If there is no God, he is absolutely right! When atheist/materialists talk about good and evil, better or worse, pain and suffering as “bad” things, they are ripping off the Judeo-Christian worldview. Or when they talk about human dignity or rights, they are committing rank theft. You can’t get any of those things if all we are is lucky dirt. Destroy the foundation that gave us these things, the Jewish and Christian religion, and you destroy their rationale and the cultural capital that sustains them. In due course if a people see the universe as nothing but “pitiless indifference,” as everything “signifying nothing,” then don’t be surprised when all you have left is a world ruled like The Lord of the Flies.
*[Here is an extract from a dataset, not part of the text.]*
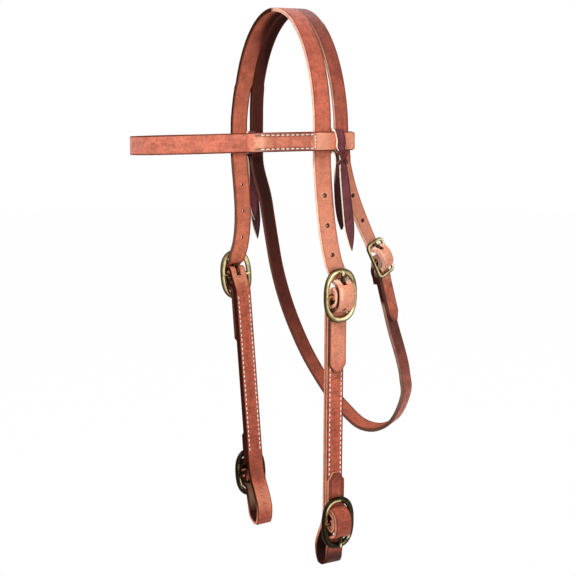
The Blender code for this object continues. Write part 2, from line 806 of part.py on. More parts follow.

The irony of such assertions is that absolutely nobody believes them or lives by them. Nobody. Which in turn leads to the question: What worldview, which philosophy or religion, best explains the things all people see, experience, and believe in, like design, purpose, evil, good, hope, love, meaning, pleasure, yearning for justice, or the big bogey man, death? Why does everyone fear death if death isn’t . . . . wrong? If death is so “natural,” which the atheist/materialist must assert, then why is it so darn scary? Even those who commit suicide don’t want to die; they just want to escape McBeth’s hell on earth of “a tale told by an idiot, full of sound and fury, signifying nothing.”
Which brings me to one of the most powerful tools in the arsenal of the defenders of the Christian faith: Explanatory Power. If you haven’t come across this phrase, the concept is deceptively simply. Human beings are always looking for reasons for why things are the way they are. Children are perfect evidence for this. As they are just becoming aware of this strange thing we call existence they are constantly asking why? It’s been a while since my kiddos were that young, but I well remember the question why coming from them with machine gun like rapidity. Why this, daddy, why that mommy, why, why, why? If that doesn’t tell you something about human nature, and the nature of reality, nothing does.
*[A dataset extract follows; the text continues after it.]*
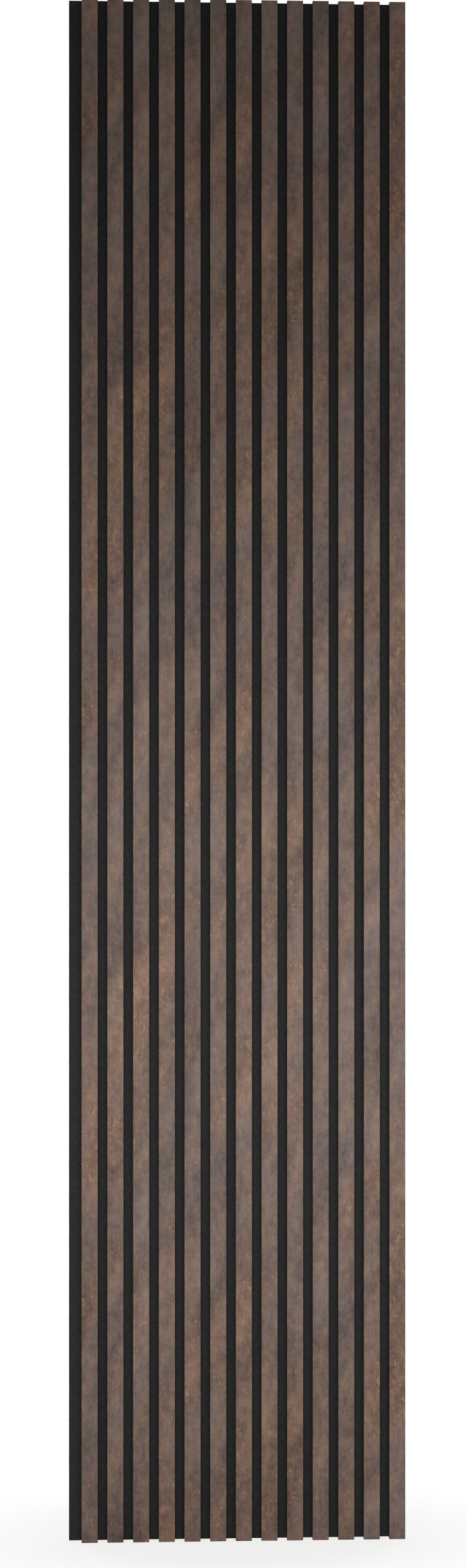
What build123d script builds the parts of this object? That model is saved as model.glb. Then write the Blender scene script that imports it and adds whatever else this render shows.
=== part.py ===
from build123d import *

import os
from math import ceil

# A slatted acoustic wall panel: slats of dyed fibreboard with a printed laminate face, stapled
# side by side along a felt board. The origin is the centre of the felt's back, which lies on the
# wall. +X is to the right as seen from the room, +Z is up along the slats and +Y goes into the
# wall. Sizes are in millimetres, and a depth is measured from the wall towards the room.

# Panel and row of slats
panel_length = 2400.0
slat_count = 13
slat_width = 25.0
slat_gap = 15.0
# Bare felt left of the first slat. The last slat is flush with the felt's right edge.
left_margin = 20.0

# Layers, from the wall to the room
felt_thickness = 9.0
core_thickness = 11.4
face_thickness = 0.6
# Broken long edges of the laminate
face_bevel = 0.3

# Wire staples, a line of them along the middle of each slat
staple_end_distance = 60.0
staple_spacing_limit = 460.0
staple_crown = 5.8
wire_width = 1.25
wire_thickness = 1.05
# How deep the crown is pressed into the felt's back
crown_sink = 0.4
# Flat across the outside of each bend
bend_chamfer = 0.6
# Length of the chisel cut on each leg
point_length = 1.4
# Fibreboard left between the points and the laminate
point_cover = 4.0

# The felt is centred on the origin, so the row of slats stands half the margin to the right
slat_pitch = slat_width + slat_gap
felt_width = left_margin + slat_count * slat_width + (slat_count - 1) * slat_gap
row_centre = left_margin / 2

staple_line = panel_length - 2 * staple_end_distance
staple_rows = ceil(staple_line / staple_spacing_limit) + 1
staple_spacing = staple_line / (staple_rows - 1)
point_depth = felt_thickness + core_thickness - point_cover

os.makedirs("parts", exist_ok=True)


def room_plane(x, depth):
    """A plane that faces the room, at x and at a depth from the wall, upright along Z."""
    return Plane(origin=(x, -depth, 0), x_dir=(1, 0, 0), z_dir=(0, -1, 0))


def slat_centre(number):
    """The x of the middle of a slat, numbered from 1 at the left."""
    return row_centre + (number - (slat_count + 1) / 2) * slat_pitch


def staple_outline(crown_depth):
    """The U of a staple in its own plane: along the crown, then in depth to the chisel points."""
    half = staple_crown / 2
    inner_half = half - wire_thickness
    inner_depth = crown_sink + wire_thickness
    leg = [
        (half, crown_depth),
        (half, point_depth - point_length),
        (inner_half, point_depth),
        (inner_half, inner_depth),
    ]
    return leg + [(-along, depth) for along, depth in reversed(leg)]


def save(piece, name):
    """Label a finished piece and write it to its own file."""
    piece.label = name
    export_step(piece, f"parts/{name}.step")


# One staple, with its crown along the slat and its legs towards the room
with BuildPart() as staple:
    with BuildSketch(Plane.YZ) as wire:
        Polygon(*staple_outline(crown_sink), align=None)
        chamfer(wire.vertices().group_by(Axis.Y)[0], bend_chamfer)
    extrude(amount=wire_width / 2, both=True)

# The slot that a staple leaves: its own outline, open to the wall above the sunk crown
with BuildPart() as staple_slot:
    with BuildSketch(Plane.YZ):
        Polygon(*staple_outline(0), align=None)
    extrude(amount=wire_width / 2, both=True)

# Felt board, with a slot for every staple
with BuildPart() as felt_backing:
    with BuildSketch(room_plane(0, 0)):
        Rectangle(felt_width, panel_length)
    extrude(amount=felt_thickness)
    with Locations(room_plane(row_centre, 0)):
        with GridLocations(slat_pitch, staple_spacing, slat_count, staple_rows):
            add(staple_slot.part, mode=Mode.SUBTRACT)
save(felt_backing.part, "felt_backing")

# All the staples, driven from the wall side on the same grid
with BuildPart() as staples:
    with Locations(room_plane(row_centre, 0)):
        with GridLocations(slat_pitch, staple_spacing, slat_count, staple_rows):
            add(staple.part)
save(staples.part, "staples")

for number in range(1, slat_count + 1):
    # Core, seated on the felt, with the blind ends of its staples' slots
    with BuildPart() as slat_core:
        with BuildSketch(room_plane(slat_centre(number), felt_thickness)):
            Rectangle(slat_width, panel_length)
        extrude(amount=core_thickness)
        with Locations(room_plane(slat_centre(number), 0)):
            with GridLocations(slat_pitch, staple_spacing, 1, staple_rows):
                add(staple_slot.part, mode=Mode.SUBTRACT)
    save(slat_core.part, f"slat_core_{number:02d}")

    # Laminate face, bonded over the whole front of the core
    with BuildPart() as slat_face:
        with BuildSketch(room_plane(slat_centre(number), felt_thickness + core_thickness)):
            Rectangle(slat_width, panel_length)
        extrude(amount=face_thickness)
        front = slat_face.faces().sort_by(Axis.Y)[0]
        chamfer(front.edges().filter_by(Axis.Z), face_bevel)
    save(slat_face.part, f"slat_face_{number:02d}")
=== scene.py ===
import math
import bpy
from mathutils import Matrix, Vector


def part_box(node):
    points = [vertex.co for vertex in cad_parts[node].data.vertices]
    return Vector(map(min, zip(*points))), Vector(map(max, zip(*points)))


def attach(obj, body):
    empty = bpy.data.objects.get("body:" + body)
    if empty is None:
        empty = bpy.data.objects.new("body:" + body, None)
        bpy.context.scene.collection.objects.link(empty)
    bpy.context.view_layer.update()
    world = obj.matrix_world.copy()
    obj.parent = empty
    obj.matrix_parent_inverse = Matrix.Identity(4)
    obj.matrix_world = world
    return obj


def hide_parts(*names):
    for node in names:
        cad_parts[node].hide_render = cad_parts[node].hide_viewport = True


bl_info = {
    "name": "Slatted acoustic panel",
    "version": (1, 0, 0),
    "blender": (4, 5, 0),
    "location": "3D View > Sidebar > Acoustic panel",
    "description": "Dresses the slats, felt and staples of a wall panel, and sets a plain studio round it",
    "category": "Object",
}

import bmesh
import bpy
from bpy.props import FloatProperty, FloatVectorProperty, IntProperty, PointerProperty
from mathutils import Matrix, Vector, noise

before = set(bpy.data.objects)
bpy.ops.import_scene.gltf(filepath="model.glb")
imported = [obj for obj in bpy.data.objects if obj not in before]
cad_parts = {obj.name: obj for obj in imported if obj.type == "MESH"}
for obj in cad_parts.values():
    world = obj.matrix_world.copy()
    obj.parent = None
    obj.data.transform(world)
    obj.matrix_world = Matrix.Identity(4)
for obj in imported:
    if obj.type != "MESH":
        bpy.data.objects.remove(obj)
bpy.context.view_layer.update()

MM = 0.001
BODY = "root"
# The name of a map for baking a piece's colours on
BAKE_MAP = "OFBake"

# Places and sizes that the packed model gives, in metres. The room is on the side of -Y.
FACES = sorted(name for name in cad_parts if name.startswith("slat_face"))
CORES = sorted(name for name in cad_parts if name.startswith("slat_core"))
FELT_LOW, FELT_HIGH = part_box("felt_backing")
STAPLES_LOW, STAPLES_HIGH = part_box("staples")
FACE_BOXES = [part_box(name) for name in FACES]
FACE_LOW, FACE_HIGH = FACE_BOXES[0]
SLAT_WIDTH = FACE_HIGH.x - FACE_LOW.x
SLAT_XS = [(low.x + high.x) / 2 for low, high in FACE_BOXES]
SLAT_PITCH = SLAT_XS[1] - SLAT_XS[0]
FACE_THICKNESS = FACE_HIGH.y - FACE_LOW.y
PANEL_LENGTH = FACE_HIGH.z - FACE_LOW.z

# A staple draws the felt in along the straight part of its crown, and less and less round it
CROWN_HALF = 2.2 * MM
DENT_REACH = 1.7 * MM


def srgb(code):
    """An sRGB hex colour as linear red, green and blue."""
    parts = [int(code[i : i + 2], 16) / 255 for i in (1, 3, 5)]
    return [c / 12.92 if c <= 0.04045 else ((c + 0.055) / 1.055) ** 2.4 for c in parts]


def add(tree, kind, inputs=None, **settings):
    """Adds a node, sets its properties, and fills inputs, by name or number, from values or sockets."""
    node = tree.nodes.new(kind)
    for name, value in settings.items():
        setattr(node, name, value)
    for key, value in (inputs or {}).items():
        if isinstance(value, bpy.types.NodeSocket):
            tree.links.new(value, node.inputs[key])
        else:
            node.inputs[key].default_value = value
    return node


def millimetres(text, size, note):
    """A length that a user may change, given in millimetres."""
    return FloatProperty(name=text, description=note, default=size * MM, min=0, precision=5, unit="LENGTH")


def tint(text, code, note):
    """A colour that a user may change, given as sRGB hex."""
    return FloatVectorProperty(
        name=text, description=note, default=srgb(code), size=3, min=0, max=1, subtype="COLOR"
    )


class LaminateSettings(bpy.types.PropertyGroup):
    """Printed laminate on the slats' fronts"""

    roller: millimetres("Roller", 917, "Height after which the print repeats, once round its roller")
    band_rise: FloatProperty(
        name="Band rise", description="Climb of the print's bands for a metre across", default=1.43
    )
    slate: tint("Slate", "#746661", "Violet-grey of the print's cool clouds")
    taupe: tint("Taupe", "#7a655a", "Ground colour of the print")
    copper: tint("Copper", "#806353", "Orange-brown of its warm clouds")
    pale_fleck: tint("Pale fleck", "#c2a08a", "Small light spots and strokes")
    dark_fleck: tint("Dark fleck", "#4c3b35", "Small dark pits and stains")
    core_paper: tint("Core paper", "#3a2d27", "Resin-soaked paper that shows at the cut edges")
    edge_radius: millimetres("Edge radius", 0.3, "Rounding of the long front edges")
    edge_steps: IntProperty(
        name="Edge steps", description="Segments across a rounded edge", default=3, min=1
    )
    lengths: IntProperty(
        name="Lengths", description="Lengths that a strip's map is cut into", default=9, min=1
    )


class FibreboardSettings(bpy.types.PropertyGroup):
    """Dyed fibreboard under the laminate"""

    dyed: tint("Dyed", "#262322", "Colour of the board, dyed right through")
    fibre: tint("Fibre", "#3d3733", "Colour of the fibres that took less dye")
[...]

We ask why because there are answers. The question then becomes, which answers best explain reality as we find it? Nothing comes close to the explanatory power of Christianity. I quote the very great C.S. Lewis on the cover of my book, who as usual gets to the beating heart of the issue:
I believe in Christianity as I believe that the sun has risen not only because I see it but because by it I see everything else.
If you want to build an enduring faith in yourself, and your children or grandchildren if you have them, then explore how everything in life makes sense through the great clarifying lens of God reconciling the world to himself through the Lord Jesus Christ!